Foremost is that it is too early to apply values to homes whether they be single family, multi-family or condos. The assessed valuation is of Dec. 31 and while the assessor’s office has been updating data on properties, values won’t be assigned until December sales have been finalized. Even with that process completed, Dupuis is not convinced how the city should proceed.

He boils a decision down to three options:

  • implement the values as established on Dec. 31
  • seek legislative approval to delay implementation of the revaluation for another year
  • implement the revaluation with modified tax rates

Presently, as permitted by state legislation, the commercial property tax rate is 150 percent of the residential property rate and the tangible rate is twice that of the residential rate. Warwick chose this system, rather than creating a homestead rate as selected by other municipalities as also permitted by state law. As a result, and to the relief of Warwick tax assessors, the city is not faced with determining how long a resident lives in a house to qualify for the homestead exemption.

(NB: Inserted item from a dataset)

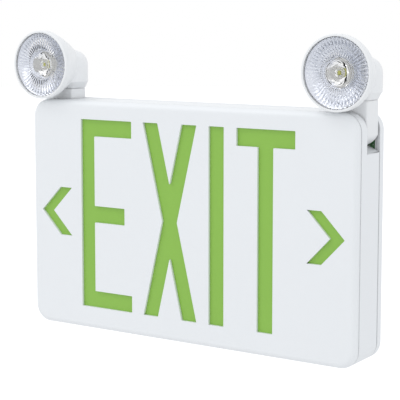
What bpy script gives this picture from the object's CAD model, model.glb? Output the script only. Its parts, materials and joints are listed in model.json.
import json
import math

import bmesh
import bpy
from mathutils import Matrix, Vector


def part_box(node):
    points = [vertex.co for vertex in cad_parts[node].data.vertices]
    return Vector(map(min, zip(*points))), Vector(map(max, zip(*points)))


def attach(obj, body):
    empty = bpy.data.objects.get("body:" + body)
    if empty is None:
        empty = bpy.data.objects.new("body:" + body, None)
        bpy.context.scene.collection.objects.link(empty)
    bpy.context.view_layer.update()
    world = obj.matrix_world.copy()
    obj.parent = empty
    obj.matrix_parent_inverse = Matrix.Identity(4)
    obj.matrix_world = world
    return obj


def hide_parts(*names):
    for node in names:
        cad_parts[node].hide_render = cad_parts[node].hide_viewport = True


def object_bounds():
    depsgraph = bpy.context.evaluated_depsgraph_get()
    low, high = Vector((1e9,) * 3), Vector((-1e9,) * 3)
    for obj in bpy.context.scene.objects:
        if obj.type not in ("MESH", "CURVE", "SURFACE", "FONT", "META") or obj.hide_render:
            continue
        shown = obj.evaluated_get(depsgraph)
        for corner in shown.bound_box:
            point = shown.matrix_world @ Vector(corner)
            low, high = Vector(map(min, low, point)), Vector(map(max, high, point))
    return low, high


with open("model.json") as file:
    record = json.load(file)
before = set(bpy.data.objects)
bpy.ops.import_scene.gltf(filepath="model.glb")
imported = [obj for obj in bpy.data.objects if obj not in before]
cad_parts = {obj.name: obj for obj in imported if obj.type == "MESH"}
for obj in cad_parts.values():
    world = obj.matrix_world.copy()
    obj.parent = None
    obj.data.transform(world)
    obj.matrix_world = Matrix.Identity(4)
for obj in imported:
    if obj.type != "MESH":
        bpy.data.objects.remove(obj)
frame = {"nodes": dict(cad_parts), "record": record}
cadLow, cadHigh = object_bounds()
scene = bpy.context.scene
bodyOf = {node: body for body, nodes in frame["record"]["behaviour"]["bodies"].items()
          for node in nodes}
joinDistance = 0.000002  # corners nearer than this are one corner
sameLevel = 0.00001  # heights nearer than this are one height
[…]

Looking at the current tax categories that lumps properties into two basic classifications, Dupuis said it may work for many municipalities but “one size fits all doesn’t necessarily fit here.” He hasn’t defined how modified tax rates might be implemented in Warwick, noting that proposals will require discussion and review, not to mention legislative approvals.

With elimination of the motor vehicle tax, motor vehicles no longer play a direct role in city revenues. As the state phased out the tax, it made the city whole on what it would have lost. Now that the tax has been eliminated, the city receives $25.2 million from the state. For the moment that amount is fixed. Warwick won’t get more in MV tax revenues should a car rental agency increase inventory or a fleet operation locates in the city.

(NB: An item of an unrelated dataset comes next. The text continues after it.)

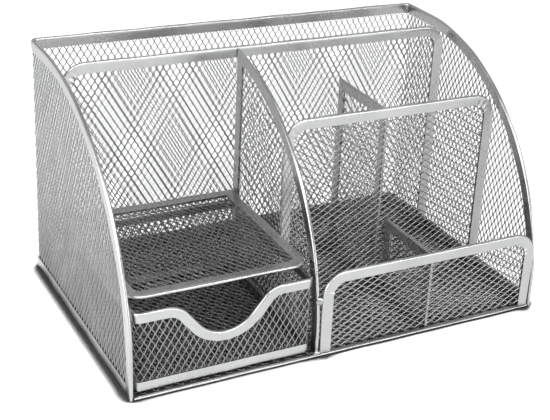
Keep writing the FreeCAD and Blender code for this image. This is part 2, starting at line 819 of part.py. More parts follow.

 Adjusting tax rates by more than the three current classifications would spread the tax burden.

Whether an adjustment in the rate schedule is fair remains to be judged by the classifications and rate differentials. 

Nonetheless, Dupuis points out, should the choice be to further delay a revaluation and that is approved, the city would be faced with implementing a full revaluation the following year. A full revaluation requires assessors to visit each property whereas the statistical revaluation the city postponed is based on Dec. 31 transactions and trends.

A review of single family housing sales as provided by the RI Association of Realtors shows the dramatic increase in the median price of a Rhode Island single family home from $295,000 in August of 2019 to $332,000 the next year, $380,000 in 2021 and $405,000 in August 2022. Median prices in Warwick were lower with $356,000 being the August median price.

Dupuis is not a fan of using median prices to gauge the market. He prefers looking at sales and the types of housing and neighborhoods. He reasons this more accurately reflects values. Nonetheless, median prices are showing the increase in housing costs.

The disparity between the assessed value of properties and the market price illustrates how once lower priced properties have accelerated in price over higher priced properties.

In a survey of Warwick houses selling under $500,000, the Beacon found:

  • 22 Millard Ave. was listed for $498,000. The property has a $174,500 assessment for tax purposes, an increase of 185 percent.
  • 370 Ring Ave. is listed for $474,900 and assessed at $222,500, an increase of 114 percent
  • 8 Friendly Drive is listed at $459,000 and is assessed at $293,100, an increase of 51 percent.

A survey of homes selling for more than $500,000 found that the percentage growth in valuation as compared to the assessment wasn’t as great.

  • 20 Lauren Court is listed for $945,000 and is assessed at $612,300 an increase of 55 percent
  • 4365 Post Road is listed at $875,000 and assessed at $757,000 an increase of 15.5 percent.
  • 15 Windermere Way is listed at $799,000 and assessed at $485,300, an increase of 65 percent.

It should be noted that the list price is not the sales price and that once the revaluation is implemented the assessed valuation may not be in lockstep with the sales price.

Mayor Frank Picozzi said Monday he is waiting for Dupuis’ report before deciding on a course of action.